Groupama dans son ensemble « va être sensible au retour d’expérience » de cette filiale, ajoute-t-il. « On va voir si le retour en présentiel a un effet sur la productivité ou pas. »
– « Petit rétropédalage » –
« Ce qui se joue aujourd’hui, c’est un gros débat sur la notion de productivité », confirme Flore Pradère, directrice recherche et prospective bureaux chez le spécialiste de l’immobilier d’entreprise JLL, qui a mené deux études à l’échelle internationale sur l’articulation télétravail-bureau.
« Au départ, on s’est dit: formidable gain de temps, (on va) optimiser l’espace, les gens vont pouvoir travailler plus et peut-être qu’on va économiser des mètres carrés. » Désormais, « il y a un petit rétropédalage, où on se dit: quid de la transversalité, du sentiment d’appartenance, de la collaboration entre les équipes et des capacités à innover? », explique-t-elle à l’AFP.
Au niveau mondial, 87% des entreprises interrogées par JLL imposent un retour au bureau au moins une partie du temps, un tiers ont mis en place une obligation de présence certains jours.
Pour Emmanuelle Lavignac, secrétaire nationale de l’Ugict-CGT (cadres), « il y a une +offensive+ patronale tout d’un coup sur la soi-disant productivité ou efficacité des télétravailleurs », mais en réalité « rien de précis » pour attester d’une baisse.
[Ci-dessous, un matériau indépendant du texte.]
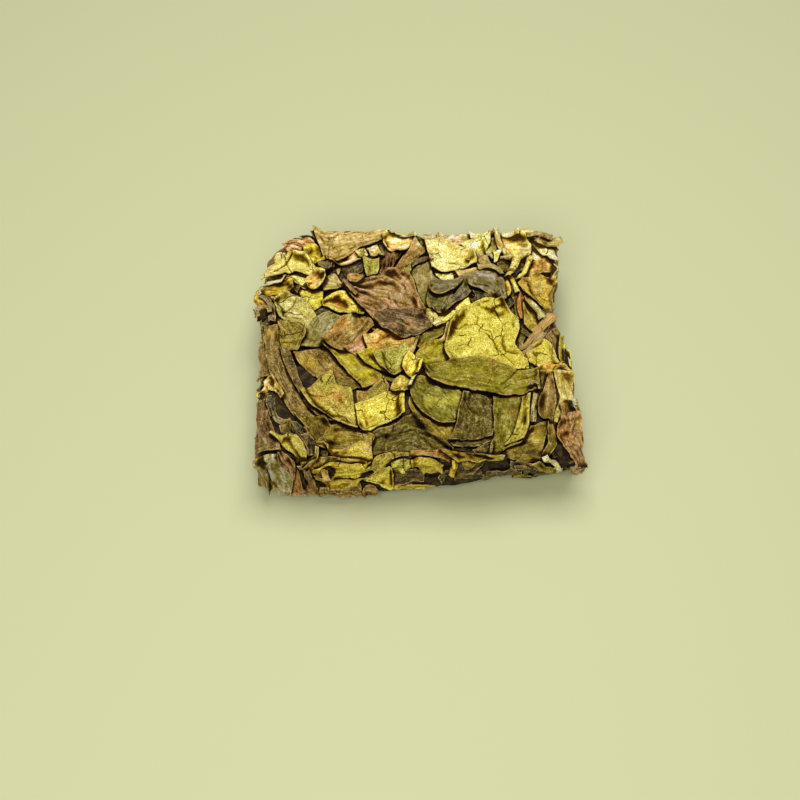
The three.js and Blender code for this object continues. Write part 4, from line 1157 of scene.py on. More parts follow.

En France, « très peu de gens sont en total télétravail », mais plutôt en travail hybride avec « en moyenne 1 ou 2 jours » télétravaillés par semaine.
Le télétravail, très fréquent chez les cadres – en France, 52% d’entre eux ont télétravaillé au moins un jour par semaine en 2022, selon l’Insee, contre 19% toutes catégories de salariés confondues -, s’est largement imposé à la faveur de la pandémie, avec une multiplication des accords d’entreprise régulant la pratique.
– « Open bar » –
Même si les employeurs « n’ont pas encore dénoncé d’accords » ou renégocié à la baisse, « on a plutôt des remontées que les directions d’entreprise seraient intéressées à diminuer » le recours au télétravail, confie Jean-François Foucard, chargé des questions d’emploi au syndicat des cadres CFE-CGC.
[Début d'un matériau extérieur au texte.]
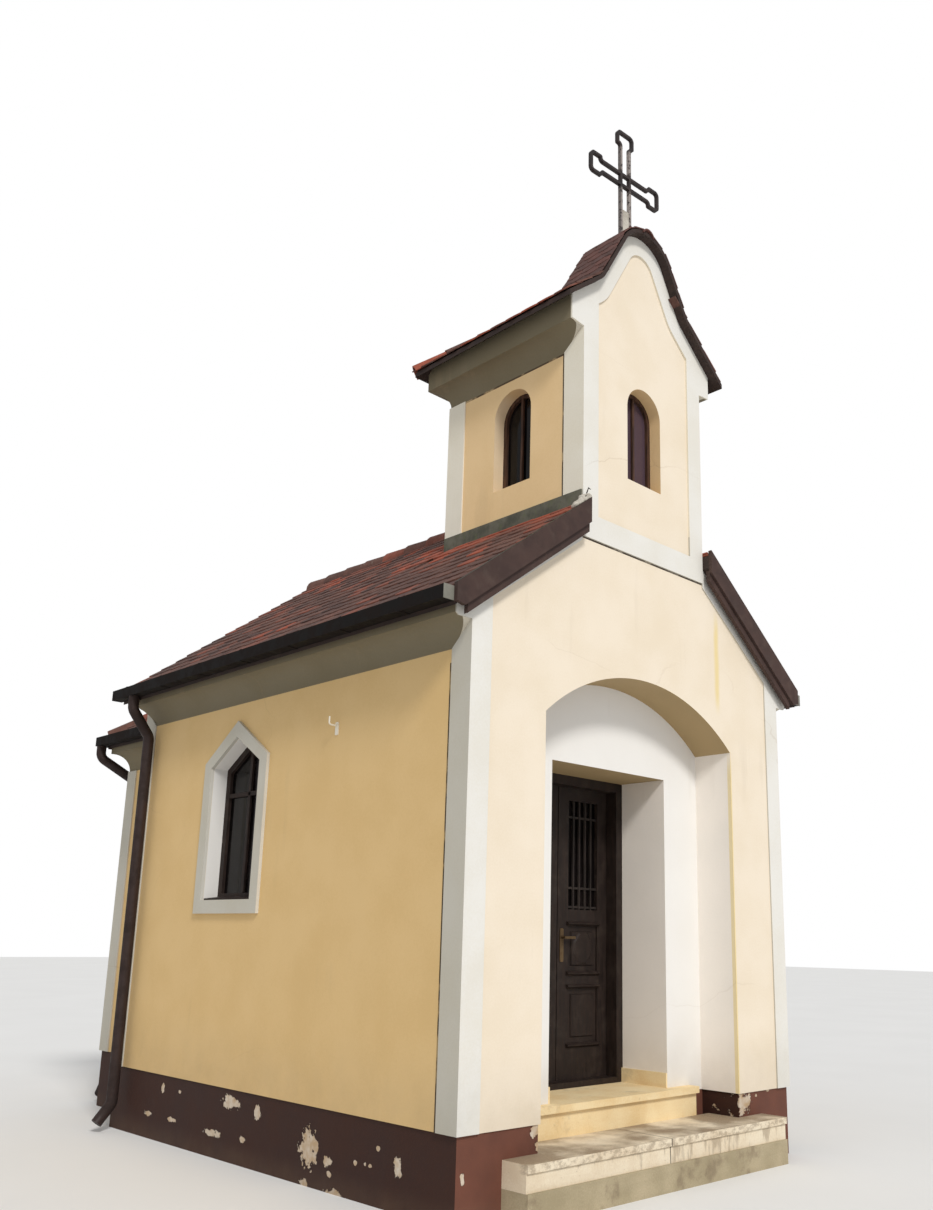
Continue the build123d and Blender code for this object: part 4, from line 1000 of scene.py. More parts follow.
class Finishes:
    """All the chapel's materials, each built once."""

    def __init__(self) -> None:
        """Build every material."""
        # Painted light: the ochre's shaded, sunned and high colours paint the shaded sides, the sunlit front and
        # brighter light above 4.6 m; its recess blocks paint shade lines.
        ochre = PlasterFinish(
            "ochre_plaster",
            shaded=tint(223, 190, 134),
            sunned=tint(241, 228, 208),
            lining=tint(238, 236, 232),
            high=tint(235, 203, 154),
            recess_shades=(
                (
                    (-1.70, 0.165, PAVING + 0.31), (-1.68, 0.193, PAVING + 3.02)
                ),  # behind the nave's pilaster
                (
                    (-0.70, 0.175, PAVING + 4.0), (-0.68, 0.201, PAVING + 5.57)
                ),  # the belfry side's front edge
                ((-0.70, 1.276, PAVING + 4.0), (-0.68, 1.290, PAVING + 5.57)),  # its rear edge
                ((-0.70, 0.180, PAVING + 5.559), (-0.68, 1.290, PAVING + 5.576)),  # under its cornice
                ((-0.70, -0.002, PAVING + 4.082), (0.70, 0.002, PAVING + 4.096)),  # under the belfry's band
            ),
            has_run=True,
        )
        # Painted light: the white's shaded, sunned and high colours paint the shaded sides, the sunlit front and
        # brighter light above 4.6 m.
        white = PlasterFinish(
            "white_plaster",
            shaded=tint(196, 192, 180),
            sunned=tint(233, 231, 225),
            stain=tint(150, 146, 134),
            high=tint(234, 228, 212),
        )
        self.ochre = ochre.material()
        self.white = white.material()
        # Painted shade: the cornices' shaded colour is darkened to paint the deep shade under the eaves.
        self.soffit = PlasterFinish(
            "cornice_plaster", tint(122, 112, 89), tint(212, 205, 190), stain_level=0.4
        ).material()
        self.plinth = PeelingPaintFinish("plinth_paint").material()
        self.tile = TileFinish("clay_tile").material()
        self.crown_tile = TileFinish(
            "crown_tile", tint(72, 50, 46), tint(98, 62, 55), tint(116, 68, 56)
        ).material()
        self.sand = StoneFinish(
            "sand_stone", tint(243, 223, 180), tint(229, 200, 148), soil_level=0.25, pitting=0.25
        ).material()
        self.step = StoneFinish(
            "step_stone",
            tint(238, 226, 202),
            tint(218, 200, 172),
            soil=tint(120, 98, 72),
            soil_limit=0.66,
            joints=(-0.02,),
            tread_soil=0.85,
            nosing=(0.262, 0.315),
            speckle=0.25,
        ).material()
        self.concrete = StoneFinish(
            "washed_concrete", tint(188, 173, 143), tint(158, 145, 116), speckle=0.4, pitting=0.4
        ).material()
        self.board = TimberFinish(
            "barge_board",
            tint(64, 48, 44),
            tint(76, 58, 53),
            (1.0, 1.0, 1.0),
            dust=0.08,
            edge=tint(60, 60, 50),
        ).material()
        self.boarding = TimberFinish(
            "roof_boarding", tint(50, 39, 36), tint(62, 48, 43), (14.0, 1.0, 14.0), dust=0.05
        ).material()
        self.door = TimberFinish(
            "door_timber", tint(30, 22, 19), tint(46, 35, 30), (12.0, 12.0, 1.0), roughness=0.55, dust=0.05
        ).material()
        self.sash = TimberFinish(
            "sash_timber",
            tint(30, 22, 20),
            tint(50, 36, 30),
            (12.0, 12.0, 1.0),
            dust=0.06,
            high=tint(84, 58, 44),
        ).material()
        self.gutter = MetalFinish(
            "gutter_coat", tint(18, 15, 14), tint(32, 26, 24), rust_limit=0.7, roughness=0.7, shine=0.12
        ).material()
        self.downpipe = MetalFinish(
            "downpipe_coat", tint(52, 38, 35), tint(42, 31, 28), rust=tint(70, 48, 38), roughness=0.6
        ).material()
        self.flashing = MetalFinish(
            "lead_flashing",
            tint(104, 102, 88),
            tint(76, 76, 66),
            rust=tint(92, 96, 70),
            rust_limit=0.55,
            roughness=0.6,
        ).material()
        self.cap = MetalFinish(
            "grey_zinc", tint(132, 130, 120), tint(108, 106, 98), roughness=0.55
        ).material()
        self.iron = MetalFinish(
            "dark_iron", tint(36, 31, 29), tint(54, 46, 42), metallic=0.2, roughness=0.6
        ).material()
        self.cross = CrossFinish("cross_iron").material()
        self.hook = MetalFinish(
            "painted_hook", tint(244, 238, 224), tint(222, 212, 190), roughness=0.6
        ).material()
        self.brass = MetalFinish(
            "aged_brass", tint(112, 92, 66), tint(80, 64, 46), metallic=0.7, roughness=0.45
        ).material()
        self.mortar = StoneFinish(
            "mortar", tint(214, 208, 196), tint(160, 152, 140), pitting=0.5, soil_limit=0.5
        ).material()
        self.glass = GlassFinish("dusty_glass").material()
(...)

Logique pour Benoît Serre, vice-président de l’Association nationale des directeurs des ressources humaines (ANDRH): les accords signés en 2020 sont « triennaux, donc on entre dans une phase de renégociation ».
« Le télétravail est apparu brutalement sous l’effet de la crise Covid dans un système qui était un peu +open bar+ », dit-il. « Des boîtes qui ont décidé de réguler, de faire en sorte que les gens ne puissent pas choisir librement quand ils viennent et quand ils ne viennent pas, ou d’interdire certains vendredis, ça, il y en a de plus en plus. »
« Les remontées de terrain, c’est plutôt que dans certaines entreprises, les accords n’étaient pas tellement respectés, c’est-à-dire que les gens faisaient plus de télétravail que permis », rapporte Jean-François Foucard. Dorénavant, « on essaie d’appliquer les règles », mais « le télétravail est considéré par les salariés comme un acquis, donc revenir dessus » peut être un « irritant », prévient-il.
« Ça va être compliqué de revenir en arrière », abonde la responsable de l’Ugict-CGT.
« On ne peut pas imaginer un monde où il n’y aurait plus de télétravail », tranche Flore Pradère. Chaque entreprise « va trouver son curseur », et « il y a fort à parier que ce sera un à deux jours dans 80 à 90% des cas ».